What is the image height formed by the new diverging lens?

[matt72lsu]

Homework Statement

An object is located 27.5 cm from a certain lens. The lens forms a real image that is twice as high as the object.
b) Now replace the lens used in Part A with another lens. The new lens is a diverging lens whose focal points are at the same distance from the lens as the focal points of the first lens. If the object is 5.00 cm high, what is the height of the image formed by the new lens? The object is still located 27.5 cm from the lens.

Homework Equations

hi/ho = di/do 1/f = 1/di + 1/di

The Attempt at a Solution

for part A, i found the focal length to be 18.3 cm. For part B i really don't know how to start.
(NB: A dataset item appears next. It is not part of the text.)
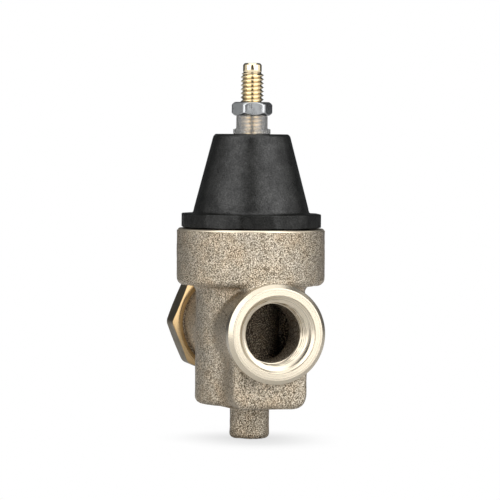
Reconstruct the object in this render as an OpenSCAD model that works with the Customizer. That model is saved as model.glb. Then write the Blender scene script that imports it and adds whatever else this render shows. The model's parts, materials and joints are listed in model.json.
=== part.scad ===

I was thinking that i had to solve for either di or do and plug it into the first equation but I don't think that is possible with the info given.

 

[AtticusFinch]

Ok you know converging lenses form real images that are inverted.

So -2 = -q/27.5

q = 55 cm

1/27.5 + 1/55 = 1/f

f = 18.3 cm so your part A is correct.

For part B, you know f = -18.3 cm and p = 27.5 cm so just find q (the image distance) and then find the magnification (-q/p) and multiply that to the object height.

 

[matt72lsu]

Ok I'm getting 2 cm. Could you double-check that please?

 

[AtticusFinch]

Yep that checks out with what I got. Good job.